The report highlights that soaring prices of memory chips (NAND and DRAM), which are critical components for PCs and servers, account for 10%-70% of the bill of materials (BOM) for some high-end products. According to Morgan Stanley's model, a 10% increase in memory chip prices could pressure hardware OEMs' gross margins by 45 to 150 basis points if no hedging measures are taken. This forecast sharply contrasts with market consensus, as the bank's 2026 earnings per share (EPS) estimates for hardware makers are already 11% below general expectations.
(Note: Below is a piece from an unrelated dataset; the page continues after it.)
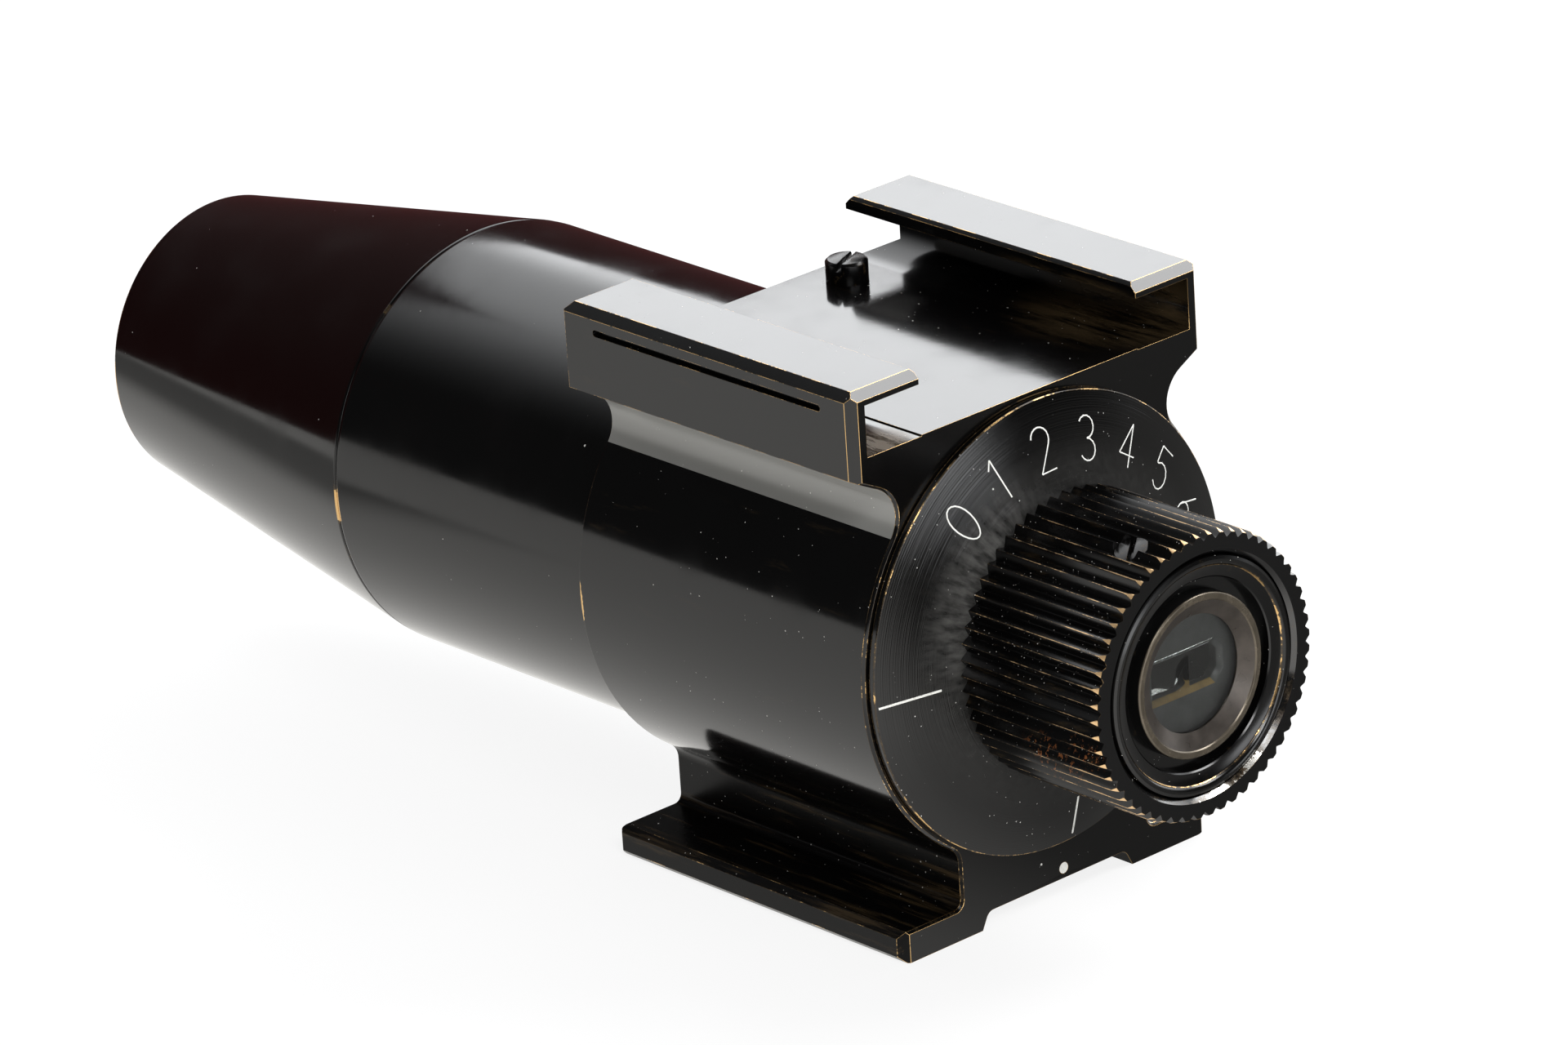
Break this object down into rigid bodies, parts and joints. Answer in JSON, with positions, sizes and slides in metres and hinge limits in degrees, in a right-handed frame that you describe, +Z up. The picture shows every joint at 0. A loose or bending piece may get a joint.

This price surge is driven by surging AI demand, the shift to high-bandwidth memory (HBM) technology, and underinvestment in NAND flash production. Unlike previous cycles, this one is characterized by faster price hikes and potentially longer duration. Additionally, non-AI hardware demand is significantly weaker than during the 2016-2018 period. This combination of soaring costs and weak demand could lead to more severe profit compression or demand contraction, posing major downside risks to hardware manufacturers' earnings forecasts.

**Memory "Super Cycle" Arrives with Unprecedented Price Hikes** The memory chip market is experiencing an "unprecedented cycle." Morgan Stanley data shows DRAM spot prices have surged over 260% in just two months, while NAND flash prices—key to solid-state drives (SSDs)—have risen more than 50% since the start of the year.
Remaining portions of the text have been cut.